市川:昨シーズンの夏に期限付き移籍で加入したガンバ大阪を例に挙げると、1本のトラップやシュートへの「こだわり」を全員が持っていました。もちろん補強もしましたが、その「こだわりの強さ」が積み重なって、今シーズンは好調になっているんじゃないかな、と。

 

 

今の横浜FCもせっかく個性が活きるチームになっているからこそ、一人ひとりが何を伸ばしたかを考えて、もっともっと突き詰めていかなきゃいけない。それができれば、自ずとJ1残留が見えてくるのではないかなと思います。

 

 

ボニ:それに加えて、今シーズンのように足りない部分を補い合う関係性が、J1ではより大切になる。

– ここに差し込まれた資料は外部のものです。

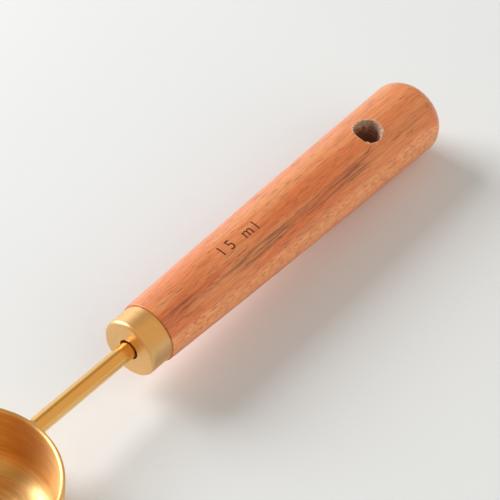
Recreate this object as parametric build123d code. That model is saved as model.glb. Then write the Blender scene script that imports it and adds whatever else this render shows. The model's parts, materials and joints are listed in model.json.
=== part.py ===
from build123d import *
import os
from math import atan, cos, degrees, pi, radians, sin, tan

# Measuring spoon of one tablespoon, 15 ml. A drawn metal bowl is brazed to a round rod, and the
# rod's end is glued into a turned wooden handle, through a metal ferrule. Lengths are millimetres
# and angles are degrees.
#
# Every piece is made in a level frame: X runs along the rod's axis towards the handle's tail, and
# Z is the bowl's own axis. The handle outweighs the bowl, so the spoon tips back until the bowl's
# heel and the tail both touch the table. The last step turns the pieces to that resting pose.

# Bowl
bowl_diameter = 40.0
bowl_depth = 14.4
bowl_wall = 1.0
bowl_draft_angle = 4.0
bowl_heel_radius = 4.5
lip_round_share = 0.47

# Rod and the braze that holds it to the bowl
rod_diameter = 3.8
rod_below_rim = 2.5
stem_length = 27.6
tang_length = 32.0
tang_tip_chamfer = 0.5
braze_leg = 0.5

# Ferrule
ferrule_diameter = 13.2
ferrule_length = 6.0
ferrule_wall = 0.8
ferrule_face = 1.0
ferrule_front_radius = 0.8
ferrule_back_chamfer = 0.15
ferrule_rod_clearance = 0.4

# Handle
handle_length = 92.4
handle_neck_diameter = 13.9
handle_middle_diameter = 16.3
handle_tail_diameter = 17.9
handle_tail_radius = 4.2
handle_neck_chamfer = 0.3
handle_turn_angle = 11.0
hanging_hole_diameter = 6.4
hanging_hole_inset = 20.8
hanging_hole_chamfer = 0.2

# Glue
glue_film = 0.15
tang_glue_gap = 0.4
bore_past_tang = 3.0
drill_point_angle = 118.0

# A round edge is turned in a few flat bands, and the handle's swell in a few straight stretches
heel_bands = 7
small_round_bands = 3
tail_round_bands = 6
handle_stretches = 3

# One overrun serves every cut that passes through a piece
overrun = 2.0

# Sizes worked out from the ones above
bowl_radius = bowl_diameter / 2
bowl_height = bowl_depth + bowl_wall
bowl_draft_slope = tan(radians(bowl_draft_angle))
bowl_inside_radius = bowl_radius - bowl_wall / cos(radians(bowl_draft_angle))
bowl_base_level = rod_below_rim - bowl_height
bowl_outer_heel_radius = bowl_heel_radius + bowl_wall

rod_radius = rod_diameter / 2
inside_bowl_wall = bowl_radius - rod_below_rim * bowl_draft_slope - bowl_wall / 2

ferrule_front = bowl_radius + stem_length
ferrule_back = ferrule_front + ferrule_length
ferrule_radius = ferrule_diameter / 2
ferrule_bore_radius = ferrule_radius - ferrule_wall
ferrule_hole_radius = rod_radius + ferrule_rod_clearance
ferrule_seat = ferrule_front + ferrule_face

tenon_front = ferrule_seat + glue_film
tenon_radius = ferrule_bore_radius - glue_film
handle_tail = ferrule_back + handle_length
tang_tip = tenon_front + tang_length
tang_bore_radius = rod_radius + tang_glue_gap
tang_bore_end = tang_tip + bore_past_tang
drill_point_length = tang_bore_radius / tan(radians(drill_point_angle / 2))


def round_corner(before, corner, after, radius, bands):
    """The outline of a round of one radius in place of a corner, as the ends of flat bands."""
    towards_before = (Vector(*before) - Vector(*corner)).normalized()
    towards_after = (Vector(*after) - Vector(*corner)).normalized()
    half_corner = radians(towards_before.get_angle(towards_after)) / 2
    inward = (towards_before + towards_after).normalized()
    centre = Vector(*corner) + inward * (radius / sin(half_corner))
    half_turn = pi / 2 - half_corner
    across = (towards_after - towards_before).normalized()
    points = []
    for step in range(bands + 1):
        turn = half_turn * (2 * step / bands - 1)
        point = centre + (across * sin(turn) - inward * cos(turn)) * radius
        points.append((point.X, point.Y))
    return points


def turned_about(axis, plane, outline):
    """The solid that an outline sweeps when it is turned about an axis in its plane."""
    return revolve(plane * make_face(Polyline(*outline, close=True)), axis=axis)


def rod_along_x(radius, start, end):
    """A cylinder on the rod's axis, from one place along it to another."""
    flat_end_first = (Align.CENTER, Align.CENTER, Align.MIN)
    return Pos(start, 0, 0) * Cylinder(radius, end - start, rotation=(0, 90, 0), align=flat_end_first)


def cup_outline(rim_radius, floor_level, heel_radius):
    """Half a cup's outline: out along its floor, round its heel and up its drafted wall to the rim."""
    middle = (0, floor_level)
    foot = (rim_radius - (bowl_height - floor_level) * bowl_draft_slope, floor_level)
    rim = (rim_radius, bowl_height)
    return [middle, *round_corner(middle, foot, rim, heel_radius, heel_bands), rim]


def bowl_outside():
    return cup_outline(bowl_radius, 0, bowl_outer_heel_radius)


def bowl_inside():
    return cup_outline(bowl_inside_radius, bowl_wall, bowl_heel_radius)


def make_bowl():
    """The drawn bowl, with one even wall and a lip rounded on both sides."""
    *outside, outer_rim = bowl_outside()
    *inside, inner_rim = bowl_inside()
    lip_radius = lip_round_share * bowl_wall
    outer_lip = round_corner(outside[-1], outer_rim, inner_rim, lip_radius, small_round_bands)
    inner_lip = round_corner(outer_rim, inner_rim, inside[-1], lip_radius, small_round_bands)
    outline = [*outside, *outer_lip, *inner_lip, *reversed(inside)]
    return Pos(0, 0, bowl_base_level) * turned_about(Axis.Z, Plane.XZ, outline)


def bowl_cavity():
    """What the bowl holds when it is level and full."""
    outline = [*bowl_inside(), (0, bowl_height)]
    return turned_about(Axis.Z, Plane.XZ, outline)


def make_rod(bowl):
    """The rod, coped to the bowl's wall at one end and chamfered at the end of its tang."""
    blank = rod_along_x(rod_radius, inside_bowl_wall, tang_tip)
    tip_edge = blank.edges().group_by(Axis.X)[-1]
    return chamfer(tip_edge, tang_tip_chamfer) - bowl


def make_braze(bowl, rod):
    """A concave ring of braze between the rod and the bowl's wall."""
    top = rod_radius + braze_leg
    concave = round_corner(
        (bowl_radius, top),
        (bowl_radius, rod_radius),
        (bowl_radius + braze_leg, rod_radius),
        braze_leg,
        small_round_bands,
    )
    outline = [(inside_bowl_wall, rod_radius), (inside_bowl_wall, top), *concave]
    return turned_about(Axis.X, Plane.XY, outline) - bowl - rod


def make_ferrule():
    """The ferrule, a turned cap with a clear hole for the rod."""
    hole_mouth = (ferrule_front, ferrule_hole_radius)
    front = (ferrule_front, ferrule_radius)
    back = (ferrule_back, ferrule_radius)
    bore_mouth = (ferrule_back, ferrule_bore_radius)
    outline = [
        hole_mouth,
        *round_corner(hole_mouth, front, back, ferrule_front_radius, small_round_bands),
        *round_corner(front, back, bore_mouth, ferrule_back_chamfer, 1),
        bore_mouth,
        (ferrule_seat, ferrule_bore_radius),
        (ferrule_seat, ferrule_hole_radius),
    ]
    return turned_about(Axis.X, Plane.XY, outline)


def handle_radius(share):
    """The handle's radius at a share of its length: a straight taper with a slight swell."""
    neck = handle_neck_diameter / 2
    tail = handle_tail_diameter / 2
    swell = handle_middle_diameter / 2 - (neck + tail) / 2
    return neck + (tail - neck) * share + 4 * swell * share * (1 - share)


def handle_outline():
    """Half the handle's outline: its tenon, its shoulder, its swelling side and its round tail."""
    tenon_end = (tenon_front, tenon_radius)
    shoulder = (ferrule_back, tenon_radius)
    side = []
    for stretch in range(handle_stretches + 1):
        share = stretch / handle_stretches
        side.append((ferrule_back + share * handle_length, handle_radius(share)))
    neck, *stations, tail = side
    tail_middle = (handle_tail, 0)
    neck_edge = round_corner(shoulder, neck, stations[0], handle_neck_chamfer, 1)
    tail_edge = round_corner(stations[-1], tail, tail_middle, handle_tail_radius, tail_round_bands)
    return [(tenon_front, 0), tenon_end, shoulder, *neck_edge, *stations, *tail_edge, tail_middle]


def tang_bore():
    """The drilled hole that the rod's tang is glued into, with its drill point."""
    drill_point = Cone(tang_bore_radius, 0, drill_point_length, rotation=(0, 90, 0))
    drill_point_middle = tang_bore_end + drill_point_length / 2
    straight = rod_along_x(tang_bore_radius, tenon_front, tang_bore_end)
    return straight + Pos(drill_point_middle, 0, 0) * drill_point


def make_handle():
    """The turned handle, with a tenon for the ferrule, the tang's bore and the hanging hole."""
    turned = turned_about(Axis.X, Plane.XY, handle_outline()) - tang_bore()
    drill = Cylinder(hanging_hole_diameter / 2, handle_tail_diameter + overrun)
    drilled = turned - hanging_hole_place() * drill
    mouth_edges = drilled.edges().filter_by(GeomType.BSPLINE)
    return chamfer(mouth_edges, hanging_hole_chamfer)


def hanging_hole_place():
    """The hanging hole's middle and direction, on the handle as it is turned about the rod."""
    return Pos(handle_tail - hanging_hole_inset, 0, 0) * Rot(handle_turn_angle, 0, 0)


def make_ferrule_glue(ferrule, handle):
    """The film of glue between the ferrule and the handle's tenon."""
    filled = rod_along_x(ferrule_bore_radius, ferrule_seat, ferrule_back)
    return filled - rod_along_x(tang_bore_radius, ferrule_seat, ferrule_back) - ferrule - handle


def resting_place():
    """The turn and lift that set the bowl's heel and the tail's edge on the table."""
    bowl_side = [(out, bowl_base_level + up) for out, up in bowl_outside()]
    handle_underside = [(along, -out) for along, out in handle_outline()]
    slope = max(
        min((tail_z - heel_z) / (tail_x - heel_x) for tail_x, tail_z in handle_underside)
        for heel_x, heel_z in bowl_side
    )
    tip = atan(slope)
    lift = max(out * sin(tip) - up * cos(tip) for out, up in bowl_side)
    print("tipped back by", round(degrees(tip), 3), "degrees")
    return Pos(0, 0, lift) * Rot(0, degrees(tip), 0)


bowl = make_bowl()
rod = make_rod(bowl)
braze = make_braze(bowl, rod)
ferrule = make_ferrule()
handle = make_handle()
nodes = {
    "bowl": bowl,
    "stem_rod": rod,
    "braze_joint": braze,
    "ferrule": ferrule,
    "ferrule_glue": make_ferrule_glue(ferrule, handle),
    "handle": handle,
    "tang_glue": tang_bore() - rod,
}

# Set the pieces down in the resting pose, and centre the spoon's length on the origin
resting_pose = resting_place()
resting = {name: resting_pose * piece for name, piece in nodes.items()}
ends = Compound(children=[Compound(piece.solids()) for piece in resting.values()]).bounding_box()
shift_to_middle = -(ends.min.X + ends.max.X) / 2

os.makedirs("parts", exist_ok=True)
for name, piece in resting.items():
    placed = Pos(shift_to_middle, 0, 0) * piece
    placed.label = name
    export_step(placed, f"parts/{name}.step")

print("capacity, level full:", round(bowl_cavity().volume / 1000, 2), "ml")
print("length:", round(ends.max.X - ends.min.X, 2), "height:", round(ends.max.Z, 3), "lowest:", round(ends.min.Z, 4))
print("moved along X by", round(shift_to_middle, 3))
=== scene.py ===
"""A measuring spoon: a brushed metal cup on a thin rod, with a ferrule and a turned wooden handle.

The script builds the spoon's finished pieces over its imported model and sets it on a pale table.
"""

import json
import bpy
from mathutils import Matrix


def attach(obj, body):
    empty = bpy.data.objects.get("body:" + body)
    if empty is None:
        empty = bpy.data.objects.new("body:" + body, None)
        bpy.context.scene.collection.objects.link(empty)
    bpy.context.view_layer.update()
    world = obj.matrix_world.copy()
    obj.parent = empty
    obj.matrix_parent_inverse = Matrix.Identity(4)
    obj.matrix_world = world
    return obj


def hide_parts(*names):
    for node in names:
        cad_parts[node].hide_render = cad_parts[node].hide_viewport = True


bl_info = {
    "name": "Measuring Spoon",
    "version": (1, 0, 0),
    "blender": (4, 5, 0),
    "location": "3D View > Sidebar > Spoon",
    "description": "Builds a measuring spoon's finished pieces and the table that it lies on",
    "category": "Add Mesh",
}

from math import cos, degrees, pi, radians, sin, sqrt, tan

import bmesh
import bpy
from bpy.props import FloatProperty, FloatVectorProperty, IntProperty, PointerProperty, StringProperty
from mathutils import Matrix, Vector, noise

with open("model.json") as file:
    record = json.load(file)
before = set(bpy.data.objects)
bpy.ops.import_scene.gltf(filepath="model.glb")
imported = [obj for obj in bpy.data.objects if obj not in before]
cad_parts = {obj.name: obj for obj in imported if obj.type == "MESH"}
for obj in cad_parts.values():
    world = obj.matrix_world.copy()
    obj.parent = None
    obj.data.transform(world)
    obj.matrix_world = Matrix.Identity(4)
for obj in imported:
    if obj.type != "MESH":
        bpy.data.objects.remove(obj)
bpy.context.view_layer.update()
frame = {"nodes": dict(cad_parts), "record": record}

MM = 0.001
BODY = "root"
SHARP_ANGLE = radians(35)
MERGE_DISTANCE = 0.000001
PATH_RADIUS = 0.0000001
HOLD = 0.12
ROD_TURN = Matrix.Rotation(radians(90), 4, "Y")
BRAZE_STEPS = 8
MARKING_LINES = 12
STATIONS_IN_TAIL_ROUND = 3
HOLE_SIDES = 144
# Each chip in the hole's edge: its bearing and half width in degrees, and its share of the largest
HOLE_CHIPS = ((205, 13, 0.6), (231, 9, 0.9), (318, 16, 0.8), (340, 7, 0.5), (118, 8, 0.45), (62, 10, 0.4))
# How deep the rings of the hole's wall lie under the wood's surface, in millimetres
MOUTH_RINGS = (-1.3, -0.4, -0.12, 0, 0.05, 0.1, 0.16, 0.24, 0.34, 0.5, 0.75)
BORE_RINGS = tuple(1 + 0.35 * ring for ring in range(19))


# The level frame: X runs along the rod from the bowl's middle, and Z is the bowl's own axis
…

やっぱりサッカーは1人じゃできないスポーツなんだということを、昨シーズンはすごく感じました。

 

 

古巣の東京ヴェルディもJ1に昇格して1年目で上位陣に食い込んでいますが、同じくらいの力をもった選手が、この横浜FCにはそろっていると思っています。

 

 

だからこそお互いを信頼しあって、「チーム」や「隣に立つ仲間」のためにという意識で、残りの試合も来シーズンも戦い続けていきたいです。

 

 

──最後に、ファン・サポーターに向けてメッセージをお願いします。

市川:今シーズン試合に出てみて、声援ってこんなにも力になるんだと感じたし、毎試合本当に感謝しています。このまま昇格と優勝を決めて笑えるように、最後の最後まで、ともに戦ってほしいです!

 

 

ボニ:ニッパツ三ツ沢球技場が満員になれば、どこにも真似できない素晴らしいスタジアムになると思います。選手も結果を出せるように全力で戦うので、実現できるように一緒に頑張りましょう!